-- start INFORMATION SUPPLIED --

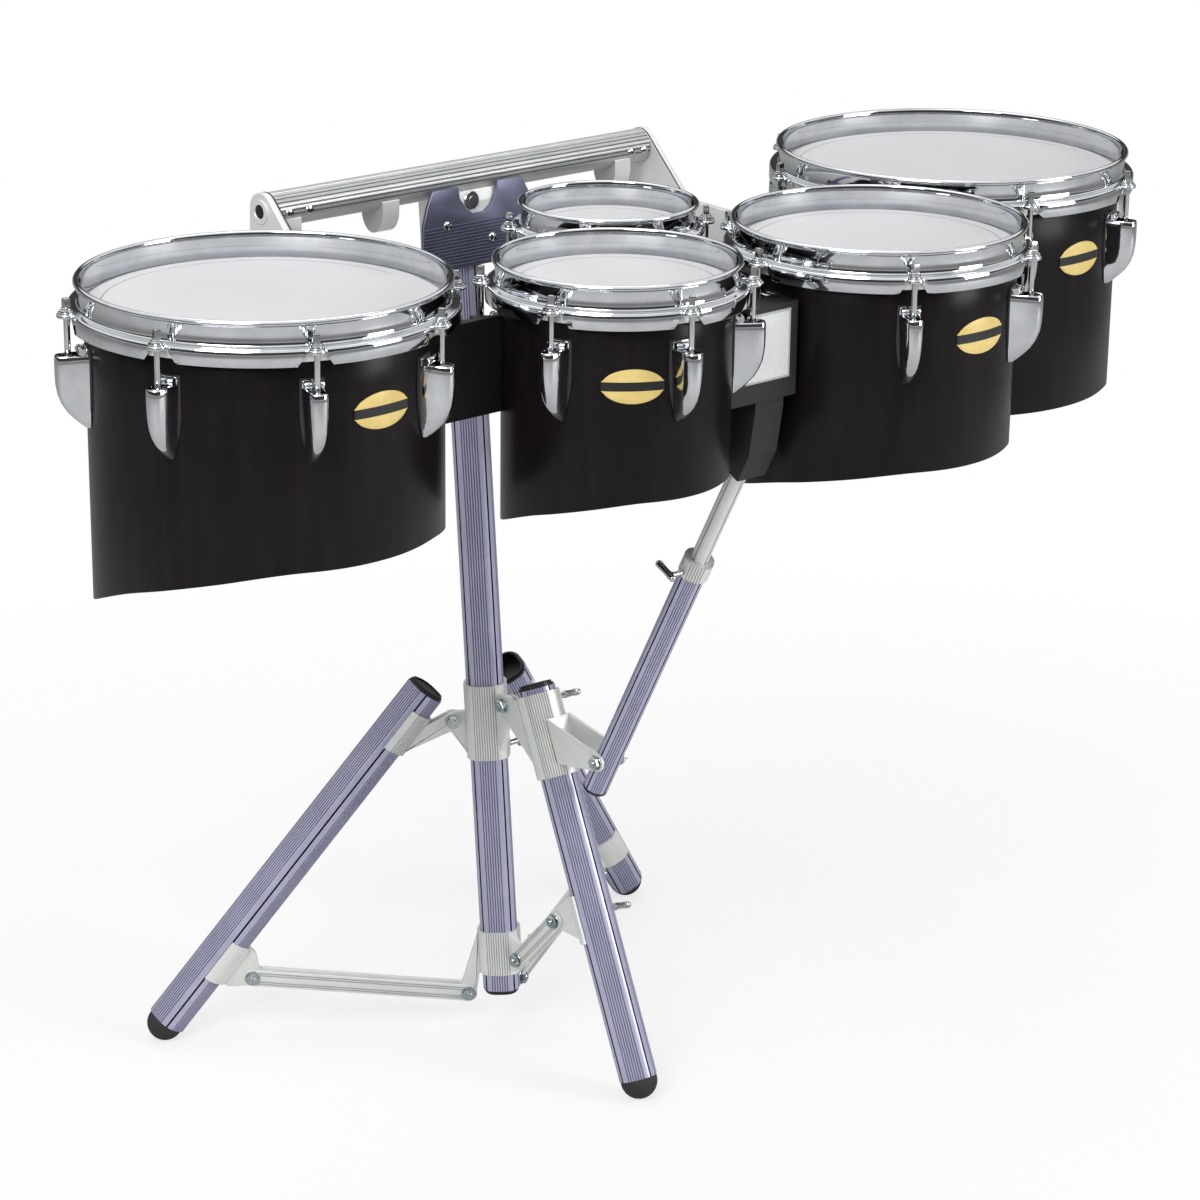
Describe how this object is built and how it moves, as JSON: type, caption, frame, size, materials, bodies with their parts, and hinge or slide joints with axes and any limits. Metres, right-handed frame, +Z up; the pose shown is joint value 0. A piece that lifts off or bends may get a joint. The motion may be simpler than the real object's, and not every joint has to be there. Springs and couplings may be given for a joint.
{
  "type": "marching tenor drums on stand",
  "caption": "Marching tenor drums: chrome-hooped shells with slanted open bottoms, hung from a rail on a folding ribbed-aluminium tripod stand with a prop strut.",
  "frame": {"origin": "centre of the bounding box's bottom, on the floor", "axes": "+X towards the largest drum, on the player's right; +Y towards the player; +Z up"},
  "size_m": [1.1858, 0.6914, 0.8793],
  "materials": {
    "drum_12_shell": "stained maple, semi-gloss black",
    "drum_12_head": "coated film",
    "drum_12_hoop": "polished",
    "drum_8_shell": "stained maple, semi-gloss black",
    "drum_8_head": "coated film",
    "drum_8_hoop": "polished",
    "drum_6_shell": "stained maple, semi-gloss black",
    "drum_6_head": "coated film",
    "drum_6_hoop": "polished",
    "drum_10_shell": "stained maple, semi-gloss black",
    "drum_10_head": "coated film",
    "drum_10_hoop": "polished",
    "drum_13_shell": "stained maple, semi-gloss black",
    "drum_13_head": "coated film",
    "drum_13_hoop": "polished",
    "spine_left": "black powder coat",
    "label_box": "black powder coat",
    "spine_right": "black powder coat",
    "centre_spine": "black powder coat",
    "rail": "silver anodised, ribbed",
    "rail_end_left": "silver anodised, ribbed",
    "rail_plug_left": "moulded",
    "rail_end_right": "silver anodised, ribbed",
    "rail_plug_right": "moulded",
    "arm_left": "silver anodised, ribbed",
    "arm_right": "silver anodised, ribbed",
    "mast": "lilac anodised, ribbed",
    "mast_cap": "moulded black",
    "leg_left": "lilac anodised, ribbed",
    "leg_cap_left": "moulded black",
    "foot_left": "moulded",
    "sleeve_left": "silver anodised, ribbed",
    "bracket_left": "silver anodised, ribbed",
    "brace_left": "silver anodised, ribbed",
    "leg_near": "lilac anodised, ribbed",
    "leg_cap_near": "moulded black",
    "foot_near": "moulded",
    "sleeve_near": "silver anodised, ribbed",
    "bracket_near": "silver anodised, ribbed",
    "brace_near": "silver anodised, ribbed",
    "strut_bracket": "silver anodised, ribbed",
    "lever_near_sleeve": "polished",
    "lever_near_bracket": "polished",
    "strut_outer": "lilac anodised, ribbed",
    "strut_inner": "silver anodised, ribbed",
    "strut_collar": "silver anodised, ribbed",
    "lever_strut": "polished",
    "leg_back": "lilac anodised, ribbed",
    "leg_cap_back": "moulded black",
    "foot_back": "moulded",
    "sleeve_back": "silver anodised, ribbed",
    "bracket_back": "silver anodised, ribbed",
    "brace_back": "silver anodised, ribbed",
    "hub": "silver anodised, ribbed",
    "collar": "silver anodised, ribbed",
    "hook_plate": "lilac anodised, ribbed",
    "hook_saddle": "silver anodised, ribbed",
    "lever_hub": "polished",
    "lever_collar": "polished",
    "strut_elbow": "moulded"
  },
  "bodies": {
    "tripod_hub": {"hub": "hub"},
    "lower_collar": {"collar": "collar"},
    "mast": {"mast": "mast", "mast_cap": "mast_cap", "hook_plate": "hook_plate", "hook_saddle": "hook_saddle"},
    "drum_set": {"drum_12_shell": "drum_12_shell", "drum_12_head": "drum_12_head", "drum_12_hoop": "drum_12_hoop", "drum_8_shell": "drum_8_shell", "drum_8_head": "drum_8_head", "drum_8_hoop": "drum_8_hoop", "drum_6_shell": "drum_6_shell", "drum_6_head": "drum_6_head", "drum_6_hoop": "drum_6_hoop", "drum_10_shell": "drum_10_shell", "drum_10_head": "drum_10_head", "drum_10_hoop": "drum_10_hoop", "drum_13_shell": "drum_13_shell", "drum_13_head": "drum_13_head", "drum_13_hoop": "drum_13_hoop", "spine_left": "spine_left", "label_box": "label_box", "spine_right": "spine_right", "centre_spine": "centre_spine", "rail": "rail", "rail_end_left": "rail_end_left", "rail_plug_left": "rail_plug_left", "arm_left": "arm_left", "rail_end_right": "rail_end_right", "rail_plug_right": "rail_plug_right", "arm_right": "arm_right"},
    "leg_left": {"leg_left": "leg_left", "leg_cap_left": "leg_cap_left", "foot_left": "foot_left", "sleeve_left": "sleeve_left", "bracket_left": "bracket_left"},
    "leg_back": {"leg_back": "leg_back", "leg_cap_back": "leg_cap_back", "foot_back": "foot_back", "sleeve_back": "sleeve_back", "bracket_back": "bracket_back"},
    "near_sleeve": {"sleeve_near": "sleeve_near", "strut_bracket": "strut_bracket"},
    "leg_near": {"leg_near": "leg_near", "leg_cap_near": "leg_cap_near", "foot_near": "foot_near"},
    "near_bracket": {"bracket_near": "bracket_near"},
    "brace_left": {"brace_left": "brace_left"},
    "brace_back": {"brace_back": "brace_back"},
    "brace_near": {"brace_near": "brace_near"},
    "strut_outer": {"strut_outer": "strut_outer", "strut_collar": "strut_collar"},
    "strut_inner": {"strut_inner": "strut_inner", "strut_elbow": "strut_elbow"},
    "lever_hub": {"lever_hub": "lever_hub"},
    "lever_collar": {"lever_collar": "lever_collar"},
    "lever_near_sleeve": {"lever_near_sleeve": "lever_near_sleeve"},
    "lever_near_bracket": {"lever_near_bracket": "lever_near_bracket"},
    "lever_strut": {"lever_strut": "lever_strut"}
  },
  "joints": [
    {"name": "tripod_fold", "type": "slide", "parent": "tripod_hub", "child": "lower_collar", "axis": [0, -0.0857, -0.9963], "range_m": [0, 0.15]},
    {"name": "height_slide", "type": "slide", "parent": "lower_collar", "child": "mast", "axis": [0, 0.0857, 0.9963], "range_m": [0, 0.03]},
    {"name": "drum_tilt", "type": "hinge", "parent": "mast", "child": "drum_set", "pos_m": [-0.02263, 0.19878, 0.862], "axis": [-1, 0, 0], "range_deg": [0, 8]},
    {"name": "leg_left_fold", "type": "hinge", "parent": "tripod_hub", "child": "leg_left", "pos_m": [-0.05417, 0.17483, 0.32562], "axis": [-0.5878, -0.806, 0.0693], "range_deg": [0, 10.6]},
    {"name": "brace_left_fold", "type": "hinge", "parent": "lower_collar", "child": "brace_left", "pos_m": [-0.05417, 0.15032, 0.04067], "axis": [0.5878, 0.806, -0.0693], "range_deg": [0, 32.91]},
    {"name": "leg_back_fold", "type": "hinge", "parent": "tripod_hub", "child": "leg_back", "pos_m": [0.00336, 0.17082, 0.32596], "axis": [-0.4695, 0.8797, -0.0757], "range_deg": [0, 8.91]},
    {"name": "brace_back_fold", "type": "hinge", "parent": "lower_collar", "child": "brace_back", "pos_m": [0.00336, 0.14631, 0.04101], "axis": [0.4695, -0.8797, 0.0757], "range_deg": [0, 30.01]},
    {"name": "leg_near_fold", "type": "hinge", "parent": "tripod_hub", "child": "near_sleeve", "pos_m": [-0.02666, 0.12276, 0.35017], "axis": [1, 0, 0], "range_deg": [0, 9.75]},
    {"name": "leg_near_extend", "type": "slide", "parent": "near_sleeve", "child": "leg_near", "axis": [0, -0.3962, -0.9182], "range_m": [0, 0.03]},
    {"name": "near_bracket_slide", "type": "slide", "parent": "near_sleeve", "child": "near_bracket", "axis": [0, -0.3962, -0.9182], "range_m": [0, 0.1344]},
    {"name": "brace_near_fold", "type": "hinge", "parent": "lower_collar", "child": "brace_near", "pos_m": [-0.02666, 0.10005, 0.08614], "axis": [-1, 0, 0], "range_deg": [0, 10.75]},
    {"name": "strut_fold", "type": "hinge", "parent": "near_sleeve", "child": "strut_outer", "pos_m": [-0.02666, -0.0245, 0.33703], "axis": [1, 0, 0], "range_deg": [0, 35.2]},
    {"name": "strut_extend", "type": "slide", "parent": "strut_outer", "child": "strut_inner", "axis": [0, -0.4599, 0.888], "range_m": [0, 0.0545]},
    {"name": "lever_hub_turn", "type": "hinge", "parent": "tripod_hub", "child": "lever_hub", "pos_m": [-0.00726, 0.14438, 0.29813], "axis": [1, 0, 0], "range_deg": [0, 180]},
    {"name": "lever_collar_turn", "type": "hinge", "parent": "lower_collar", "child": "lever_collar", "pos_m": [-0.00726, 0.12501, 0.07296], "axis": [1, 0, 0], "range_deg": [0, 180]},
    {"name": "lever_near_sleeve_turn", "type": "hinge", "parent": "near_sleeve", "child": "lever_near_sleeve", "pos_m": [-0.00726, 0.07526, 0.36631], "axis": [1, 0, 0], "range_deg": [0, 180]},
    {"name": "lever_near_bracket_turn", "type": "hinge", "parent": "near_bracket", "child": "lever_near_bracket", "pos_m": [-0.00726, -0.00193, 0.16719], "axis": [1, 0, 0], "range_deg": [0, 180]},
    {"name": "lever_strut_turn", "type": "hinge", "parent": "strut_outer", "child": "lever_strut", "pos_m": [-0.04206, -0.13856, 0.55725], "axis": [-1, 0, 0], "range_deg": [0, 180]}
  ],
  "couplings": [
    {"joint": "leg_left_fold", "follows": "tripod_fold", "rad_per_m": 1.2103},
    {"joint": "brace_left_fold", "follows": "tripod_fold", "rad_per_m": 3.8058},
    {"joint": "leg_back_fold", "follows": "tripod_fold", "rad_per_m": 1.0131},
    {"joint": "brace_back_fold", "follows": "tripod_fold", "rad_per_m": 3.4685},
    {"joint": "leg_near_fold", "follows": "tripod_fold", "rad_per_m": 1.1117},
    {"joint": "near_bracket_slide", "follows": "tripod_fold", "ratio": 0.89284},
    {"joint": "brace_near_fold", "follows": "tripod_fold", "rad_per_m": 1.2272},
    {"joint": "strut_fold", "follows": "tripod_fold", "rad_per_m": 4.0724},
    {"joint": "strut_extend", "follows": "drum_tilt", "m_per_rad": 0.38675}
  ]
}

-- end INFORMATION SUPPLIED --

**YOUR INSTRUCTIONS:** Report all lines of the data above that include the string "caption".

**EXERCISE SOLUTION:**
Describe how this object is built and how it moves, as JSON: type, caption, frame, size, materials, bodies with their parts, and hinge or slide joints with axes and any limits. Metres, right-handed frame, +Z up; the pose shown is joint value 0. A piece that lifts off or bends may get a joint. The motion may be simpler than the real object's, and not every joint has to be there. Springs and couplings may be given for a joint.
  "caption": "Marching tenor drums: chrome-hooped shells with slanted open bottoms, hung from a rail on a folding ribbed-aluminium tripod stand with a prop strut.",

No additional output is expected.